→ What you will do
Search the records for the word "Blender" and pick out every line that has it.

→ Provided records
- - -
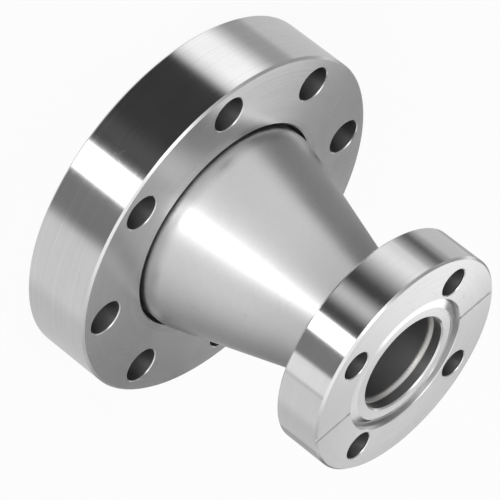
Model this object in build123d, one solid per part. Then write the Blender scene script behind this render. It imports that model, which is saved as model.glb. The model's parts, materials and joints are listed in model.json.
- - -
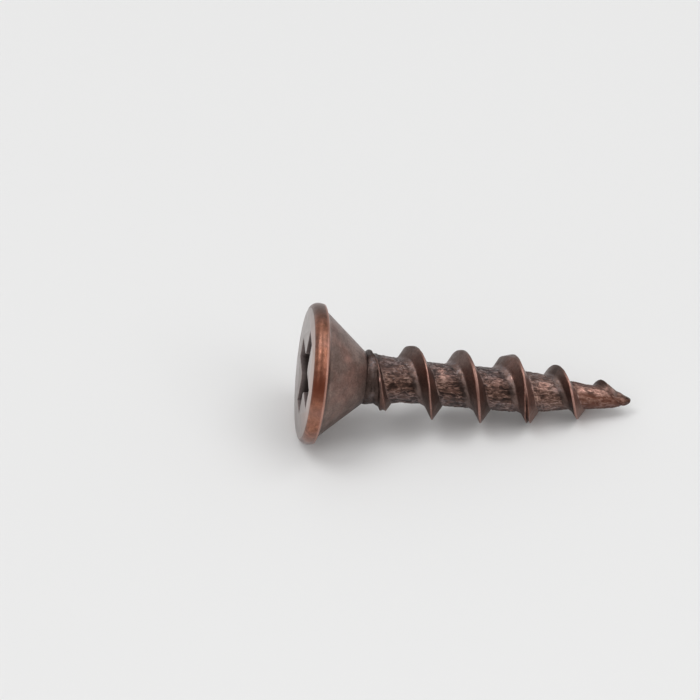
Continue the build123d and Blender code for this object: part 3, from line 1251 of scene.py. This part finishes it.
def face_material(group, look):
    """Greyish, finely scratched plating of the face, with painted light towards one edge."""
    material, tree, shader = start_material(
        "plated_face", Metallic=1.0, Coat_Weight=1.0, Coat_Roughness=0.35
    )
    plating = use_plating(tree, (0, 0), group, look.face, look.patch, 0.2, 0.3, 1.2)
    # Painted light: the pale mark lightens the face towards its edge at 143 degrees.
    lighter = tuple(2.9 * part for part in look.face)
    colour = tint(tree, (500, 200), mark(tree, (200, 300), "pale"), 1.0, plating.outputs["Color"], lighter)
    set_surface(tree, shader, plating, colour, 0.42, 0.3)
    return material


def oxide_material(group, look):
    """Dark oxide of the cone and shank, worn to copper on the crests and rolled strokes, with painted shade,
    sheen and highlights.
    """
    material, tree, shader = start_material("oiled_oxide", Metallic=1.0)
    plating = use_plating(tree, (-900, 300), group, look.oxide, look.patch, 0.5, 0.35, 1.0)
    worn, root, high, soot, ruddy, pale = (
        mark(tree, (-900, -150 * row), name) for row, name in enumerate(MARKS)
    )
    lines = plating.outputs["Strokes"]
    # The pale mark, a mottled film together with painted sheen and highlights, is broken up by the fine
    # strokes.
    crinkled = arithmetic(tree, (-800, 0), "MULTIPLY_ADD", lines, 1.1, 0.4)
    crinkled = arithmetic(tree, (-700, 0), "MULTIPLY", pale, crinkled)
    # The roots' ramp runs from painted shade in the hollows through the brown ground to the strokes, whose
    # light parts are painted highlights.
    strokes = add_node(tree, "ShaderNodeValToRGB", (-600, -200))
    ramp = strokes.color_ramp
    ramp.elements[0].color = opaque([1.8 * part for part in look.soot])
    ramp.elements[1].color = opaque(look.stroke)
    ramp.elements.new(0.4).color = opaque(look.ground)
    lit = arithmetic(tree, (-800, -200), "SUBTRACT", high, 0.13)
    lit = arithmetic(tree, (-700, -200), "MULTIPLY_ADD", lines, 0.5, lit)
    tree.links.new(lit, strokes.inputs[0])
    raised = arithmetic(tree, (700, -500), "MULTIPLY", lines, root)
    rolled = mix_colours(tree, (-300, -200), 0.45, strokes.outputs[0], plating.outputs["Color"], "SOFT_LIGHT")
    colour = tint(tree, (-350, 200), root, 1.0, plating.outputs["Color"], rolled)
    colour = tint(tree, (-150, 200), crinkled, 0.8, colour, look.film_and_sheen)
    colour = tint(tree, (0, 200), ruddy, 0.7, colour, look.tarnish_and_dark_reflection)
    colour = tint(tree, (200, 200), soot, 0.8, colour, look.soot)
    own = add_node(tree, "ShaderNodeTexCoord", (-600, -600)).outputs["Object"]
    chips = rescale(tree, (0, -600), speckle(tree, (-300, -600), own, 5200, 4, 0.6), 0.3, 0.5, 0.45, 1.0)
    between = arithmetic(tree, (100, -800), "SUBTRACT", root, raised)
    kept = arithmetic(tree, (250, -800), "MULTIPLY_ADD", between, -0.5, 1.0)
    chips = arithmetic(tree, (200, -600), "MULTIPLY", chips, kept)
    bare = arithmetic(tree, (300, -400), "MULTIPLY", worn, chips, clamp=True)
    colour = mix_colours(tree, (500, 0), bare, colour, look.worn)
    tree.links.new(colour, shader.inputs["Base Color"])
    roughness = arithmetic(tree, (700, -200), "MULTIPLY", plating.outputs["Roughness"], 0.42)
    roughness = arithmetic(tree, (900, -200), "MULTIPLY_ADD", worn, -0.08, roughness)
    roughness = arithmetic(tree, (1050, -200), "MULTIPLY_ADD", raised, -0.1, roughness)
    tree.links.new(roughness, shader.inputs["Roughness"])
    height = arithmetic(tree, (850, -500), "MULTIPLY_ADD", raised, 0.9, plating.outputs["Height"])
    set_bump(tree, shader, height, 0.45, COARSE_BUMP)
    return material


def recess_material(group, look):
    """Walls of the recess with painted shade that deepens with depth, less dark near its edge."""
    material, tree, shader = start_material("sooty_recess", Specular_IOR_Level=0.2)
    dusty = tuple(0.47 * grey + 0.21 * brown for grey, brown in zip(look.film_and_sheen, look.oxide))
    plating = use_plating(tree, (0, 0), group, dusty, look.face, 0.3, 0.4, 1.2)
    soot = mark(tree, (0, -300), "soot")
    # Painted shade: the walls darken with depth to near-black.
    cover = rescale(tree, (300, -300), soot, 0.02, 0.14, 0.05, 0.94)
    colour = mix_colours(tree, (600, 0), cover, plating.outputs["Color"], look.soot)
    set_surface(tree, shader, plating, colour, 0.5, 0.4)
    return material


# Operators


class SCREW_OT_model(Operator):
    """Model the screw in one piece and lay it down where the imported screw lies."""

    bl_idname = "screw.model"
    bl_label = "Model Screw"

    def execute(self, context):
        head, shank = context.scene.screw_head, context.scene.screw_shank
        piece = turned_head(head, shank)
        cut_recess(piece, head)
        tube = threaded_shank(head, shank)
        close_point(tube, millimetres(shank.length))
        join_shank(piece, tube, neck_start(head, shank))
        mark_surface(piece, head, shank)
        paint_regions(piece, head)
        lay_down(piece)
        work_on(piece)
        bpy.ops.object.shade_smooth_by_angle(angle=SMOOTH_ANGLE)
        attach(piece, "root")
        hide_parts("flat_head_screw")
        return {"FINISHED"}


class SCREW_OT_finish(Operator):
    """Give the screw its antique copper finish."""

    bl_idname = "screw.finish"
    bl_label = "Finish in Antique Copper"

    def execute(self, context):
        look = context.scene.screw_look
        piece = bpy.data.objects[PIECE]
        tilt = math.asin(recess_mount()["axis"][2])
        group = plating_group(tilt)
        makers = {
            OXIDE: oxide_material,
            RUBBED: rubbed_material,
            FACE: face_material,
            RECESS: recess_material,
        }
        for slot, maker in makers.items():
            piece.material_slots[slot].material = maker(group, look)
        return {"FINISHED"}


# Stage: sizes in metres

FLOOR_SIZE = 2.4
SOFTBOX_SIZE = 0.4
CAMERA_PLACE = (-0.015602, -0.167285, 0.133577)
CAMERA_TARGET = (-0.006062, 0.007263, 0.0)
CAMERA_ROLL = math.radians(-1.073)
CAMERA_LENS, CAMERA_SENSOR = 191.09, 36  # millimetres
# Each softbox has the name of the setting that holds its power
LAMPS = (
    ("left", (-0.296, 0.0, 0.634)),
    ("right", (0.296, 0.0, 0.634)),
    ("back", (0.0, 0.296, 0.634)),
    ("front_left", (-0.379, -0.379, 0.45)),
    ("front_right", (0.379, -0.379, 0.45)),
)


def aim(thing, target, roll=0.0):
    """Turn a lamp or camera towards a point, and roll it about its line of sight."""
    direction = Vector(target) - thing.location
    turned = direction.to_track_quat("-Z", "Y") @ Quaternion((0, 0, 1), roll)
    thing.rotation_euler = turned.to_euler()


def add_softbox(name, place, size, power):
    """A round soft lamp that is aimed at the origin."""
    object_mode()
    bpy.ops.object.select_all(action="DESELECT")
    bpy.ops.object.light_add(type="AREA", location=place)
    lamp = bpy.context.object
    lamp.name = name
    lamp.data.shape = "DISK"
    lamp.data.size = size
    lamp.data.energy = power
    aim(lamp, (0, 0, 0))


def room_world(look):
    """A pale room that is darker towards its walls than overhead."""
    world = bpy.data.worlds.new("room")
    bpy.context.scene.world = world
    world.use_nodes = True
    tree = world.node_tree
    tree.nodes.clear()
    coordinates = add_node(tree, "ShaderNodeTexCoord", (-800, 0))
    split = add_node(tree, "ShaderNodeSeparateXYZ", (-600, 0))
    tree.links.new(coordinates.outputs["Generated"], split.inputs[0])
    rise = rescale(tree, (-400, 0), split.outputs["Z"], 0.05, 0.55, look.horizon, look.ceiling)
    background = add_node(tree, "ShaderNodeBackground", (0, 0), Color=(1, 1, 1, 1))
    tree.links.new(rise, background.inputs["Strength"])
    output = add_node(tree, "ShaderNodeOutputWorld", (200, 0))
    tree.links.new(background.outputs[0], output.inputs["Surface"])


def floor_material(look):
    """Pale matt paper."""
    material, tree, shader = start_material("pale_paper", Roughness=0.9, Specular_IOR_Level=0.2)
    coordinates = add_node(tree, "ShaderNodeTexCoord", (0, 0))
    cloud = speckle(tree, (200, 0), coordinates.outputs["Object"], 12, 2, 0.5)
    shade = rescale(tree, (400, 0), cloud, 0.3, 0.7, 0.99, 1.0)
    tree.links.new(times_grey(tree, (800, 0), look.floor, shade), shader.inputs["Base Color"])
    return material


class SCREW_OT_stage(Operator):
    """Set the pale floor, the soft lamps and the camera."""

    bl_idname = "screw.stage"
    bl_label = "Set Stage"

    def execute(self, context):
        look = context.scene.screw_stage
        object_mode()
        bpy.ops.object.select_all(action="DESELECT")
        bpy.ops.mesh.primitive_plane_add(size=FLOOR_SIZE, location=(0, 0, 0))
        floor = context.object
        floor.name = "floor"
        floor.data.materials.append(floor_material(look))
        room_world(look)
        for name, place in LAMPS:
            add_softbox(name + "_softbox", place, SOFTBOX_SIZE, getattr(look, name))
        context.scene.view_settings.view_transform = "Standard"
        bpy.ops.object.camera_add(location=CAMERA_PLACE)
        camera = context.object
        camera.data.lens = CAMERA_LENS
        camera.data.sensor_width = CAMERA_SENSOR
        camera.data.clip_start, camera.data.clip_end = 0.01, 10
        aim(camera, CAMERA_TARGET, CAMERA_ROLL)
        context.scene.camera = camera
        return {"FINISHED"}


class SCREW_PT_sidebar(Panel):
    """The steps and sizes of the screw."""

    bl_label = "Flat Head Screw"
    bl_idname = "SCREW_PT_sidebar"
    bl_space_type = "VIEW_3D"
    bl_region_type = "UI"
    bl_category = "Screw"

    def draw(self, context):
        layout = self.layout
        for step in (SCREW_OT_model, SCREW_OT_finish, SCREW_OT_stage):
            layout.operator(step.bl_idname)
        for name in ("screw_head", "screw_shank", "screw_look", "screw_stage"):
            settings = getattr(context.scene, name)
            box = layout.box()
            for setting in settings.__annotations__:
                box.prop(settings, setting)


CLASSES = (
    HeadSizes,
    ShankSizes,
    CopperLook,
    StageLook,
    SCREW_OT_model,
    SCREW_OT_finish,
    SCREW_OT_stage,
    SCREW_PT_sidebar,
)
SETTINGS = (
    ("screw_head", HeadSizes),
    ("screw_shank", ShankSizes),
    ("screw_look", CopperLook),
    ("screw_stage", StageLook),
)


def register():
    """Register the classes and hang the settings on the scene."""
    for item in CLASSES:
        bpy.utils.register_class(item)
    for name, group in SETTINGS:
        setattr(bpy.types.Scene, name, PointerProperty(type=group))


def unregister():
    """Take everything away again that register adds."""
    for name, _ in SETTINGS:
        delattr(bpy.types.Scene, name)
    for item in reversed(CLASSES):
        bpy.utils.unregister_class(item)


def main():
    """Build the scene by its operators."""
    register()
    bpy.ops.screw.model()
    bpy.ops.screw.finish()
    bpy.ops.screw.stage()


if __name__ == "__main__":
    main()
- - -
→ Result
Model this object in build123d, one solid per part. Then write the Blender scene script behind this render. It imports that model, which is saved as model.glb. The model's parts, materials and joints are listed in model.json.
Continue the build123d and Blender code for this object: part 3, from line 1251 of scene.py. This part finishes it.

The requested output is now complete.